A clown face. A face mismatched with tears and laughter. My brother would later tell me about an old Mexican tattoo tradition. “Laugh now, cry later” is the phrase. He has my name stitched in blue-black on his forearm, a pretty senorita looking a bit to the side, the hint of clown's makeup on her profile, my telltale birthmark above her left eye.

In prison the tradition is to tattoo a tear below the eye, a badge of sorts. Proof of suffering, bearing witness and a way to bypass the real thing. I don’t know when the shaking began, but like many second children, my brother was not graced with my lashes, my heart and arrow. When our hands meet, mine holds his steady for a fleeting moment, but my father taught us to always let go. The two of them tremble like leaves and stand like Oaks.

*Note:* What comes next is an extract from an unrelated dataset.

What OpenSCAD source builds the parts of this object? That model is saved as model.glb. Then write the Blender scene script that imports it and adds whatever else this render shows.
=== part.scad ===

Until recently, I believed I too might inherit my father’s tremor. His mother, my sweet grandmother who denied the damp backs of her forefathers with perfect English, also writes shaky earthquake letters, a gift of blood. But now I’m reading, reading too much too long. Reading about this war, trying so hard to blur the lines. But my eyes don't fail me and I'm learning shaking hands come from other places. Tremors, they say, are not always simply a gift of genetics. While sweet grandmothers may inherit them by birth, fathers often come by them through a fine mist rained down on foreign lands.

Now I’m seeing the faint outline of grease paint on my father. He mocks my brother's badges, calls him less than a man. But the truth is slowly emerging, like the secret agent ink we used to grapple over out of cereal boxes. My mothers lemons always coaxed out the messages, like omens and whispers, tart and irresistible.